LA NOUVELLE-ORLÉANS: AUX RACINES 

Quelle meilleure manière de finir en beauté qu’une arrivée à la Nouvelle-Orléans! Ici, le blues vient rejoindre le jazz pour le plus grand bonheur des mélomanes. Quelques artistes de rue font chanter leur guitare au milieu des cuivres des groupes de jazz. Le chemin musical fut aussi un chemin historique. Nous venons de fermer la boucle de la Nouvelle-France en arrivant dans la capitale historique de la Louisiane française, celle des chevaliers d’Iberville et de Bienville, dont les noms ornent encore plaques et rues de la cité. Nous éviterons la turbulente « Bourbon Street » et ses excès en tous genres. Les rues adjacentes respirent un peu plus l’ambiance si particulière de la ville. Peu de clubs continuent de subsister en terre de jazz, mais on note le « Bamboula’s » sur Frenchmen St., avec ses concerts gratuits.
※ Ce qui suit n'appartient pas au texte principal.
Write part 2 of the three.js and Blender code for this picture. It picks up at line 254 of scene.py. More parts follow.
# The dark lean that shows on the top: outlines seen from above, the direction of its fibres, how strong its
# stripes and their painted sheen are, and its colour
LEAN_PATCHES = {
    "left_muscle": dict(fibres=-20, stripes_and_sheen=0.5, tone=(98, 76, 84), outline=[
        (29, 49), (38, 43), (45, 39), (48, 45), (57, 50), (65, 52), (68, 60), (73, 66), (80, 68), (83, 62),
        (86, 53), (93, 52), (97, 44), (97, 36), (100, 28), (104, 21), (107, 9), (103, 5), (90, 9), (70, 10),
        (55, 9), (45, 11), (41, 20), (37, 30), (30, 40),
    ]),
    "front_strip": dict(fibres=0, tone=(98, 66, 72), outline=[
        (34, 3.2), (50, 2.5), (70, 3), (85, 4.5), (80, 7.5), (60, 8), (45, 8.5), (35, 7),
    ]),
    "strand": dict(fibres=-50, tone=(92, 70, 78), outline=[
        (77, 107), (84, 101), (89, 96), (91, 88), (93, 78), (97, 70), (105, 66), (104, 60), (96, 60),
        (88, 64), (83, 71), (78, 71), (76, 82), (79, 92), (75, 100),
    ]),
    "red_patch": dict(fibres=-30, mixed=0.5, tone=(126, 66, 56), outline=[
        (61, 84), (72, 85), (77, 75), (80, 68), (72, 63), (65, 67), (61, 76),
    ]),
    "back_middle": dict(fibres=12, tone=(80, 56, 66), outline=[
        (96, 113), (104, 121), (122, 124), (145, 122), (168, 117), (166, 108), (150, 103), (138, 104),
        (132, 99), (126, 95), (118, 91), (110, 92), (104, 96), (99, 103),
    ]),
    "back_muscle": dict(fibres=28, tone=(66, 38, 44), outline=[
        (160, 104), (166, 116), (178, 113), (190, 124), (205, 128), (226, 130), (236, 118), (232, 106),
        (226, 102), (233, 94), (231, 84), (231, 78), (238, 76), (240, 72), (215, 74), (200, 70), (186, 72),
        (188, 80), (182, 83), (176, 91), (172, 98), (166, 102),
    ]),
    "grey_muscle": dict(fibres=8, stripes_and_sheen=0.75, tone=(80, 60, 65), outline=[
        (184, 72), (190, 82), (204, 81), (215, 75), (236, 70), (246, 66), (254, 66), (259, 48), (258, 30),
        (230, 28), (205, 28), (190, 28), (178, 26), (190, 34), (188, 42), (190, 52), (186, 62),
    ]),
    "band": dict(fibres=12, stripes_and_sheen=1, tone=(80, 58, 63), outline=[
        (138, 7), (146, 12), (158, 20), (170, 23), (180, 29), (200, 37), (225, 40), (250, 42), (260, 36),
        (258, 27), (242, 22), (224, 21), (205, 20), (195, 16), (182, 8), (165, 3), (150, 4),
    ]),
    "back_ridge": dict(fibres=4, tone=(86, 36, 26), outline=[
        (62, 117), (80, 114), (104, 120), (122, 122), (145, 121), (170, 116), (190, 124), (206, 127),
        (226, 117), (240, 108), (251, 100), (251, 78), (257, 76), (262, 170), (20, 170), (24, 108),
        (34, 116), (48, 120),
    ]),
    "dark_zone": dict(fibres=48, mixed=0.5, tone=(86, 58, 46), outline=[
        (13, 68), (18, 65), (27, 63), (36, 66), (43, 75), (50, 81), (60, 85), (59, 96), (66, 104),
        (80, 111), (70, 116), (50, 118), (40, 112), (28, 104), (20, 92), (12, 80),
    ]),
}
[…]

C’est toute l’Amérique et la musique que j’aime qui se retrouvent à la Nouvelle-Orléans. Tout le long de ce parcours, un seul dénominateur commun: le blues et son universalisme. Magie musicale aux décors et artistes si multicolores.

VERDICT DU CHRONIQUEUR

Route touristique majeure et pourtant un peu plus oubliée, la route du blues est un mythe purement américain. De l’imposante Chicago aux notes flottantes des rues de la Nouvelle-Orléans, c’est un chemin à travers l’histoire de la musique et du continent que nous propose cette route à part. De la ségrégation à la Nouvelle-France en passant par les studios mythiques et les plus belles notes de musique, la route du blues est une façon de regarder d’un autre œil la vaste Amérique. Moins parcourue, insolite et mythique, cette région d’Amérique a tout pour plaire, amateurs ou non de musique.


À ÉCOUTER, À VOIR

Une liste difficile à proposer tant les artistes de génie y prolifèrent, une sélection essentielle:

BB King, Robert Johnson, Muddy Waters, Howlin’ Wolf, Buddy Guy, Chuck Berry. Du côté des petits nouveaux citons Gary Clark Jr. Qui nous vient du Texas.

The Blues Brothers (John Landis – 1980) Film culte et lettre d’amour au Blues. Une comédie qui ne prend pas une ride, tout comme sa musique.